Pruitt’s defense held the Gamecocks rushing attack to 2.6 yards per carry and 4-of-18 of third down, while sacking Hilinski three times. In the second half, South Carolina totaled just 168 yards, rushed for 21 yards, and was just 0-of-9 on third down.
“Our guys executed at a little higher level in the second half,” Pruitt said. “We kind of got them in some third-and-longs there. And we stopped them in some third-and-shorts. Or maybe a third-and-short or fourth-and-short. Coach Ansley made some really good calls. Our players executed it and got off the field.”
Even Tennessee’s special teams played a huge role in the Vols’ second conference win of the season. With the offense somewhat sputtering early in the game, Marquez Callaway returned a punt 65 yards for a touchdown to give Tennessee a 10-7 lead. Then, with 11:41 to go in the game, linebacker Daniel Bituli blocked a punt and recovered it in the end zone for a touchdown that put the game away — 41-21.
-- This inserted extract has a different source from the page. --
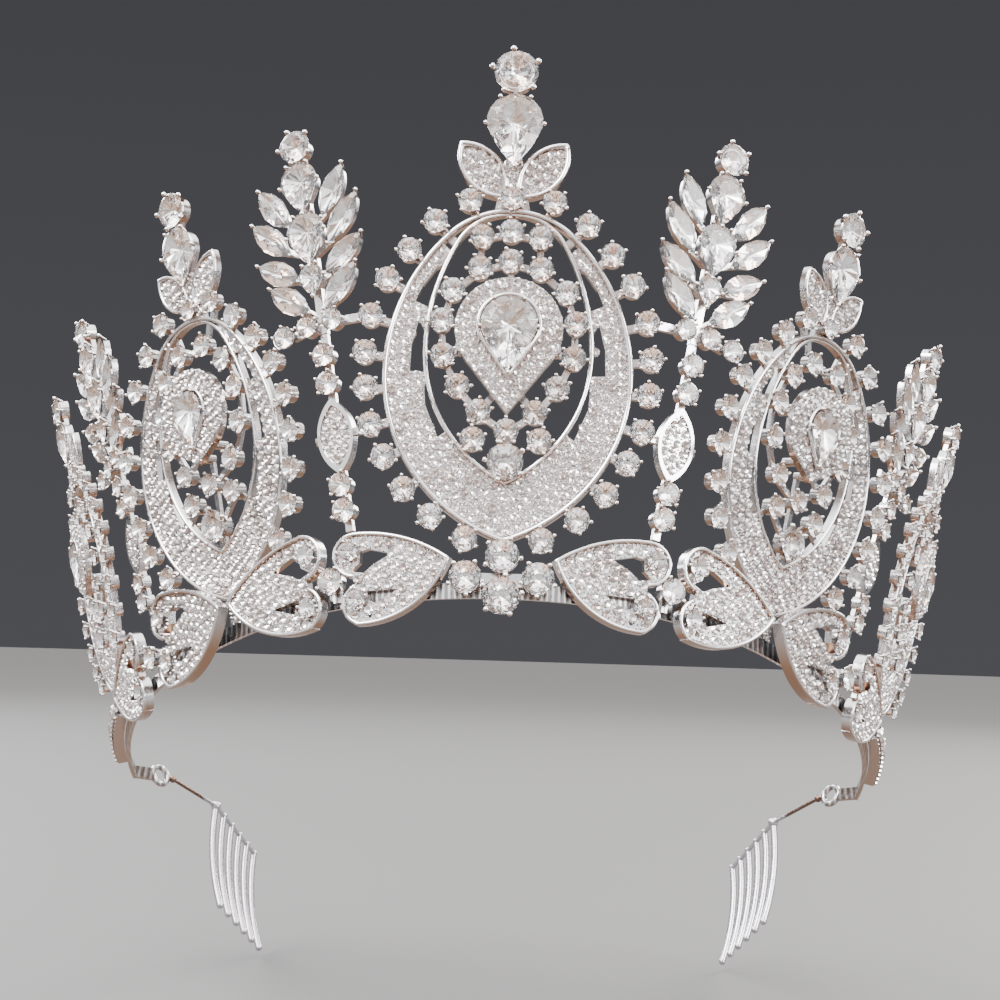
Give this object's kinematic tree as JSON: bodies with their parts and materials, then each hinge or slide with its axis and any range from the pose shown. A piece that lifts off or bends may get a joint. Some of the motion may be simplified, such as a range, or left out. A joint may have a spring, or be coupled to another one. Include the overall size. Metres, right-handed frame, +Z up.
{
  "type": "rhinestone tiara",
  "caption": "Crystal tiara: a curved inner band with petal wings, standing medallions with pear and round stones, leaf sprays, end bars and two wire side combs.",
  "frame": {"origin": "middle of the oval on which the tiara sits, at the height of the band's upper line beside the ears' axis; the wearer's head is below and behind it", "axes": "+X to the right of a viewer who faces the tiara, +Y to the back of the head, +Z up; the tiara is tipped up at the front as it is worn"},
  "size_m": [0.1574, 0.1154, 0.1444],
  "materials": {
    "bright_metal": "bright plated, polished rims",
    "band_metal": "bright plated",
    "comb_wire": "plated wire, satin bright",
    "crystal": "cut clear crystal with a mirrored back"
  },
  "bodies": {
    "root": {"base_band": "band_metal", "medallion_front": "bright_metal", "medallion_left": "bright_metal", "medallion_right": "bright_metal", "medallion_rear_left": "bright_metal", "medallion_rear_right": "bright_metal", "spray_left": "bright_metal", "spray_right": "bright_metal", "spray_rear_left": "bright_metal", "spray_rear_right": "bright_metal", "wing_front_left": "bright_metal", "wing_front_right": "bright_metal", "wing_middle_left": "bright_metal", "wing_middle_right": "bright_metal", "wing_side_left": "bright_metal", "wing_side_right": "bright_metal", "wing_rear_left": "bright_metal", "wing_rear_right": "bright_metal", "cluster_setting": "bright_metal", "end_bar_left": "bright_metal", "end_bar_right": "bright_metal", "comb_left": "comb_wire", "comb_right": "comb_wire", "ring_stones_front": "crystal", "ring_stones_left": "crystal", "ring_stones_right": "crystal", "inner_stones_front": "crystal", "inner_stones_left": "crystal", "inner_stones_right": "crystal", "pear_front": "crystal", "pear_left": "crystal", "pear_right": "crystal", "pear_rear_left": "crystal", "pear_rear_right": "crystal", "crown_pear_front": "crystal", "crown_pear_left": "crystal", "crown_pear_right": "crystal", "crown_pear_rear_left": "crystal", "crown_pear_rear_right": "crystal", "top_stone_front": "crystal", "top_stone_left": "crystal", "top_stone_right": "crystal", "top_stone_rear_left": "crystal", "top_stone_rear_right": "crystal", "spray_stones_left": "crystal", "spray_stones_right": "crystal", "spray_stones_rear_left": "crystal", "spray_stones_rear_right": "crystal", "cluster_stones": "crystal", "link_stones": "crystal"}
  },
  "joints": []
}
“At the beginning of the week, we had an interior backer blitzing the A-gap on our punt block,” Bituli responded when asked about his blocked punt. “The first time we ran it, I jogged through it and I realized they didn’t block me. The second time he chipped me and he got yelled at for doing it. The third time, I timed it up, ran through that A-gap and just blocked it, man, and I’m grateful.”
“Gold,” Bituli then described the football as it sat in the end zone. “I had to score that. I’m just glad I was able to get it for my team. It was a great win for my team today, and I’m just so happy to celebrate with these guys.”
Tennessee now turns its attention to UAB, who the Vols will face next Saturday at 7 p.m. Eastern. Following the Blazers stands a trip to Lexington, a trip to Colombia to face Missouri, and a return home to face Vanderbilt in the season finale.
Having battled through adversity against South Carolina and throughout the month of October, a trip to a bowl game, or maybe even winning out appears to be a real possibly. That’s a far cry from the Georgia State loss and 1-4 start to the season.